To be done: Present every line in which the string "from" appears.

Data shown:
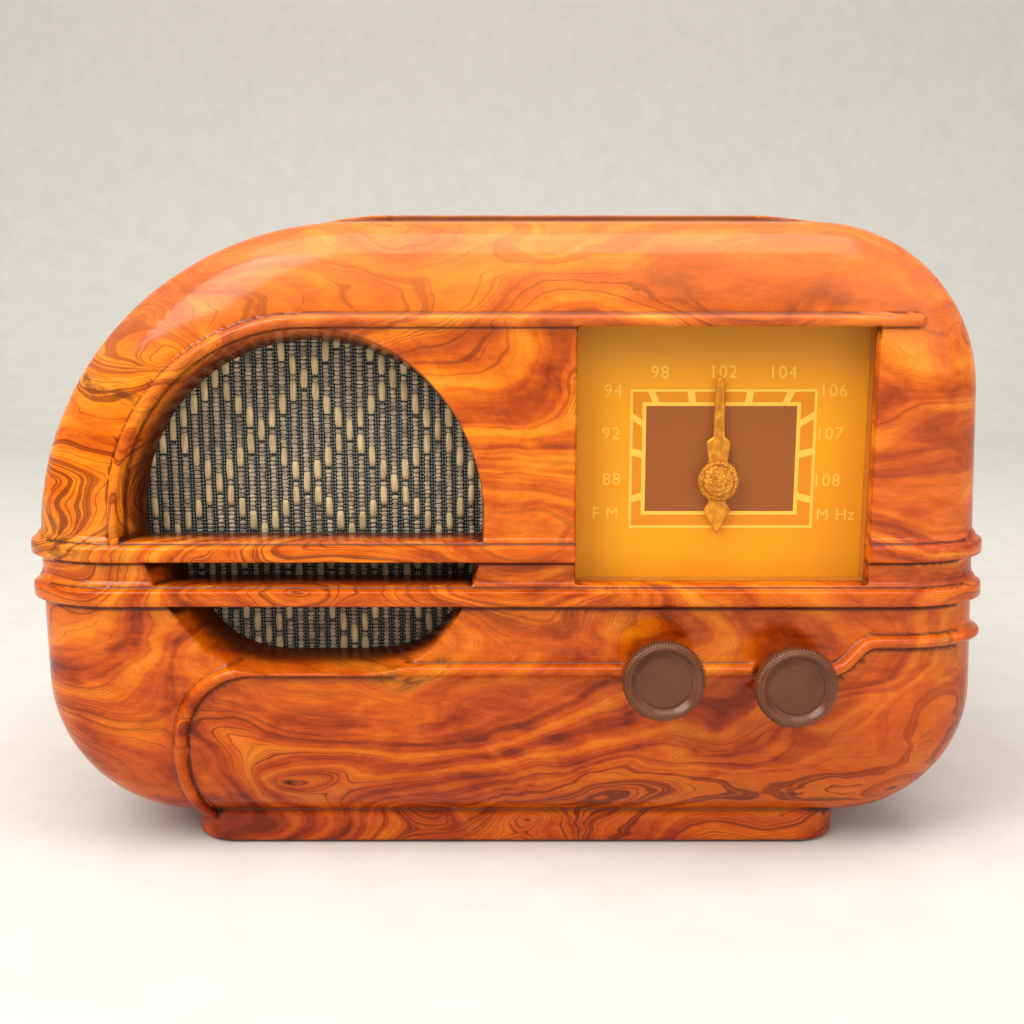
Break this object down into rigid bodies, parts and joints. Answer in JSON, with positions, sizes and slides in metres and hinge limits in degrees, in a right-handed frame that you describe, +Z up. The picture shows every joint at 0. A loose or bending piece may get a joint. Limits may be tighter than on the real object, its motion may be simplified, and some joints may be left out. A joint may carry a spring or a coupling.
{
  "type": "table radio",
  "caption": "Streamlined table radio with a rounded asymmetric cabinet, a round cloth grille crossed by two bars, a square pointer dial and two knobs.",
  "frame": {"origin": "middle of the underside of the box around the whole radio", "axes": "+X to the radio's right as seen from the front, +Y from the front to the back, +Z up"},
  "size_m": [0.2988, 0.166, 0.199],
  "materials": {
    "burl": "glossy moulded plastic with an orange and brown burl wood figure",
    "hardboard": "pressed board, fine felted texture",
    "screw_steel": "zinc plated steel",
    "felt": "dark felt",
    "black_plastic": "black moulding",
    "grille_cloth": "woven cloth, dark green ground with straw coloured ribs",
    "zinc_steel": "zinc plated sheet steel",
    "cone_paper": "dark pressed paper",
    "ferrite": "dark grey ferrite",
    "clear_dial": "clear plastic sheet",
    "brown_plastic": "brown moulding",
    "knob_brown": "satin brown moulding with a knurled rim",
    "amber_dial": "amber sheet printed in pale yellow and brown",
    "gilt": "gilt pressed metal",
    "brass": "plain brass",
    "shaft_steel": "turned steel",
    "cord": "waxed cord",
    "aluminium": "satin aluminium",
    "bulb_glass": "clear glass bulb",
    "circuit_board": "brown phenolic paper board",
    "winding_tape": "amber winding tape"
  },
  "bodies": {
    "case": {"aerial_terminals": "black_plastic", "back_cover": "hardboard", "back_screw_1": "screw_steel", "back_screw_2": "screw_steel", "back_screw_3": "screw_steel", "back_screw_4": "screw_steel", "baffle_board": "hardboard", "baffle_screw_1": "screw_steel", "baffle_screw_2": "screw_steel", "baffle_screw_3": "screw_steel", "baffle_screw_4": "screw_steel", "board_screw_1": "screw_steel", "board_screw_2": "screw_steel", "bracket_screw_1": "screw_steel", "bracket_screw_2": "screw_steel", "cabinet": "burl", "circuit_board": "circuit_board", "dial_cord": "cord", "dial_cover": "clear_dial", "dial_plate": "amber_dial", "dial_spacer": "brown_plastic", "filter_capacitor": "black_plastic", "foot_1": "felt", "foot_2": "felt", "foot_3": "felt", "foot_4": "felt", "grille_cloth": "grille_cloth", "lamp_bulb_left": "bulb_glass", "lamp_bulb_right": "bulb_glass", "lamp_holder_left": "brass", "lamp_holder_right": "brass", "mains_inlet": "black_plastic", "shield_can": "aluminium", "speaker_basket": "zinc_steel", "speaker_cone": "cone_paper", "speaker_dust_cap": "cone_paper", "speaker_magnet": "ferrite", "speaker_screw_1": "screw_steel", "speaker_screw_2": "screw_steel", "speaker_screw_3": "screw_steel", "speaker_screw_4": "screw_steel", "speaker_yoke": "zinc_steel", "transformer_coil": "winding_tape", "transformer_core": "zinc_steel", "tuner_bracket": "zinc_steel", "tuner_frame": "aluminium", "tuner_stator": "aluminium", "tuning_bush": "brass", "tuning_nut": "screw_steel", "volume_control": "zinc_steel", "volume_nut": "screw_steel"},
    "volume": {"volume_shaft": "shaft_steel", "volume_knob": "knob_brown"},
    "tuning": {"tuning_shaft": "shaft_steel", "tuning_knob": "knob_brown"},
    "needle": {"pointer": "gilt", "pointer_hub_cap": "gilt", "tuning_spindle": "shaft_steel", "cord_drum": "brown_plastic", "tuner_rotor": "aluminium"}
  },
  "joints": [
    {"name": "volume_turn", "type": "hinge", "parent": "case", "child": "volume", "pos_m": [0.04652, -0.075, 0.0628], "axis": [0, 1, 0], "range_deg": [-150, 150]},
    {"name": "tuning_turn", "type": "hinge", "parent": "case", "child": "tuning", "pos_m": [0.08582, -0.075, 0.0608], "axis": [0, 1, 0], "range_deg": [-540, 540]},
    {"name": "pointer_swing", "type": "hinge", "parent": "case", "child": "needle", "pos_m": [0.06452, -0.056, 0.119], "axis": [0, 1, 0], "range_deg": [-90, 90]}
  ],
  "couplings": [
    {"joint": "tuning_turn", "follows": "pointer_swing", "ratio": 6}
  ]
}
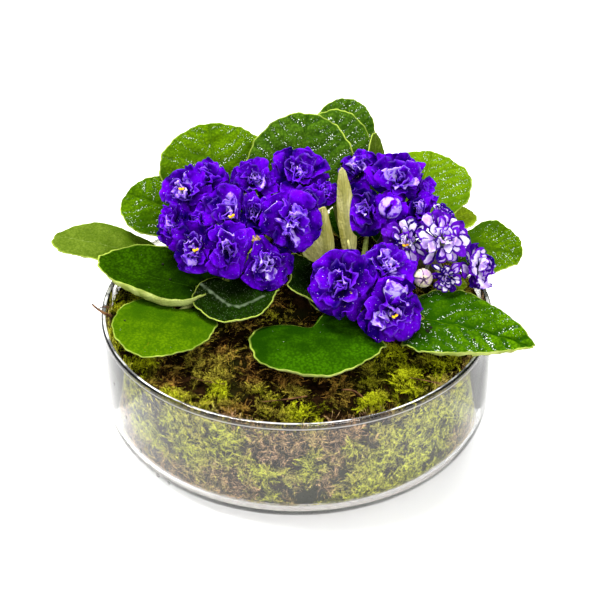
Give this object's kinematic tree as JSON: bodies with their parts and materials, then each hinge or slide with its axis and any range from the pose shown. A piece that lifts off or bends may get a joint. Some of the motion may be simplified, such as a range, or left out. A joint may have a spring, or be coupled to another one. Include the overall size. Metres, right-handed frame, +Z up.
{
  "type": "african violets in a glass dish",
  "caption": "Round glass dish filled with moss, planted with african violets: notched fuzzy leaves under domed clusters of ruffled purple and white double flowers.",
  "frame": {"origin": "centre of the dish's flat underside, where it rests on a table", "axes": "+Z up, +X to the right and -Y towards the viewer, as the picture shows the planting"},
  "size_m": [0.2965, 0.2538, 0.1601],
  "materials": {
    "glass": "clear, polished",
    "moss": "matte, fibrous",
    "crown": "matte, fuzzy",
    "leaf": "satin, quilted, hairy edge",
    "leaf_pale": "matte, downy",
    "stalk": "matte, downy",
    "petal_purple": "satin, velvety",
    "petal_mixed": "satin, velvety",
    "bud": "matte, downy"
  },
  "bodies": {
    "root": {"glass_dish": "glass", "moss_bed": "moss", "crown_left": "crown", "crown_right": "crown", "crown_back": "crown", "leaf_far_left": "leaf", "leaf_left": "leaf", "leaf_front_left": "leaf", "leaf_under_left": "leaf", "leaf_front": "leaf", "leaf_right": "leaf", "leaf_right_back": "leaf", "leaf_right_tiny": "leaf", "leaf_right_small": "leaf", "leaf_back_right": "leaf", "leaf_back_top": "leaf", "leaf_back_middle": "leaf", "leaf_back_main": "leaf", "leaf_back_left": "leaf", "leaf_left_back": "leaf", "leaf_edge_on": "leaf", "leaf_upright_tall": "leaf_pale", "leaf_upright_short": "leaf_pale", "leaf_middle_dark": "leaf", "leaf_middle_small": "leaf", "leaf_rear_low_left": "leaf", "leaf_rear_low_right": "leaf", "stalks_left": "stalk", "stalks_right": "stalk", "stalks_back": "stalk", "stalks_front": "stalk", "bloom_left_a": "petal_purple", "bloom_left_b": "petal_purple", "bloom_left_c": "petal_purple", "bloom_left_d": "petal_purple", "bloom_left_e": "petal_purple", "bloom_left_f": "petal_purple", "bloom_left_g": "petal_purple", "bloom_left_h": "petal_purple", "bloom_left_i": "petal_purple", "bloom_left_j": "petal_purple", "bloom_left_k": "petal_purple", "bloom_left_l": "petal_purple", "bloom_left_m": "petal_purple", "bloom_left_n": "petal_purple", "bloom_right_a": "petal_purple", "bloom_right_b": "petal_purple", "bloom_right_c": "petal_purple", "bloom_right_d": "petal_purple", "bloom_right_e": "petal_purple", "bloom_right_f": "petal_purple", "bloom_mixed_a": "petal_mixed", "bloom_mixed_b": "petal_mixed", "bloom_mixed_c": "petal_mixed", "bloom_mixed_d": "petal_mixed", "bloom_mixed_e": "petal_mixed", "bloom_front_a": "petal_purple", "bloom_front_b": "petal_purple", "bloom_front_c": "petal_purple", "mixed_bud": "bud"}
  },
  "joints": []
}
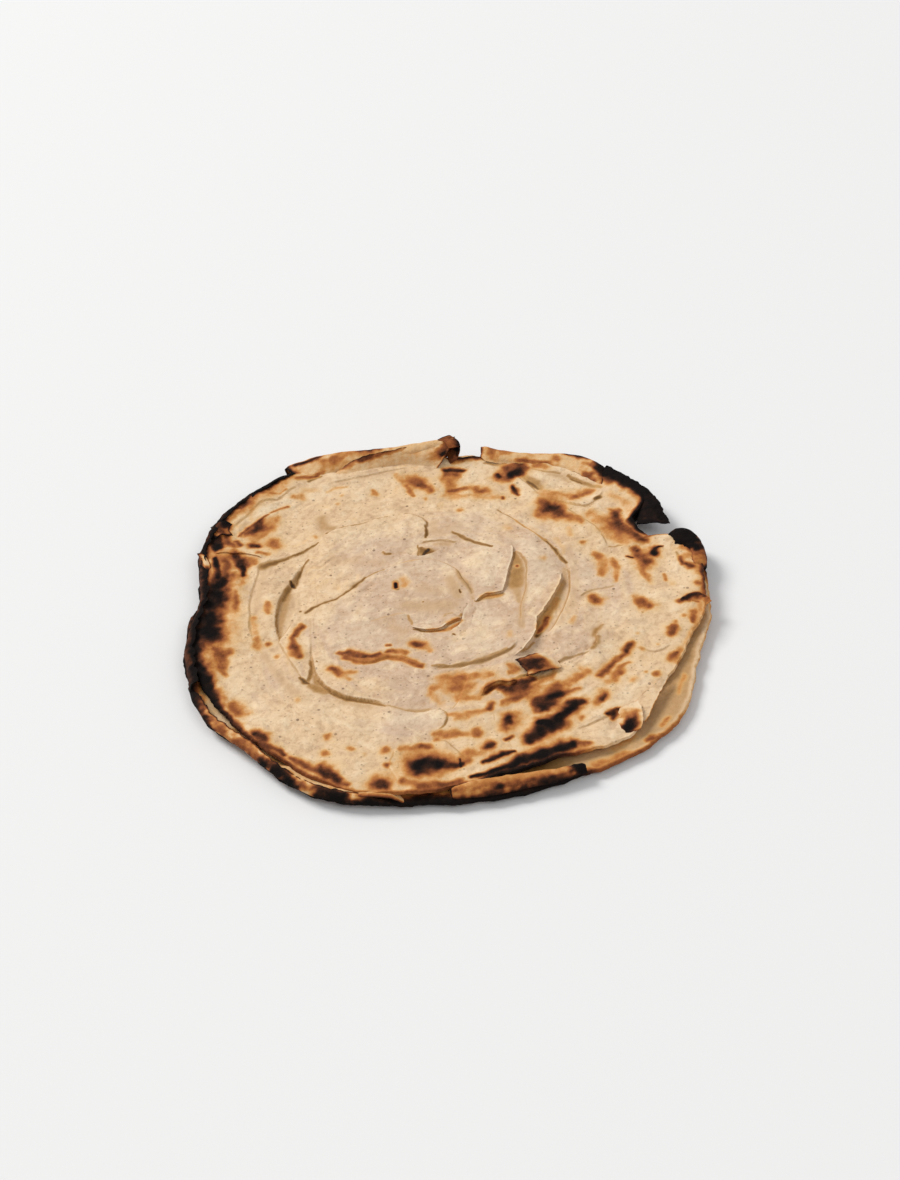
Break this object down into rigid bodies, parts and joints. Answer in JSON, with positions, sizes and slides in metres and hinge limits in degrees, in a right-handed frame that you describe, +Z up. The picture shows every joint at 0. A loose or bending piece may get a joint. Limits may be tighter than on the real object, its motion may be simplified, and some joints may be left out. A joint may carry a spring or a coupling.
{
  "type": "paratha flatbread",
  "caption": "Round flaky layered flatbread, coiled and pressed flat, with a folded, scorched rim and a torn notch, resting on its flat underside.",
  "frame": {"origin": "middle of the bread's box, on the surface it lies on", "axes": "+Z up out of the baked top, +Y towards the folded edge at the back, +X towards the side with the torn notch"},
  "size_m": [0.2028, 0.197, 0.017],
  "materials": {
    "crust": "matt baked dough, pale cream with brown and black scorch marks"
  },
  "bodies": {
    "root": {"paratha": "crust"}
  },
  "joints": []
}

Finished exercise:
  "frame": {"origin": "middle of the underside of the box around the whole radio", "axes": "+X to the radio's right as seen from the front, +Y from the front to the back, +Z up"},
Give this object's kinematic tree as JSON: bodies with their parts and materials, then each hinge or slide with its axis and any range from the pose shown. A piece that lifts off or bends may get a joint. Some of the motion may be simplified, such as a range, or left out. A joint may have a spring, or be coupled to another one. Include the overall size. Metres, right-handed frame, +Z up.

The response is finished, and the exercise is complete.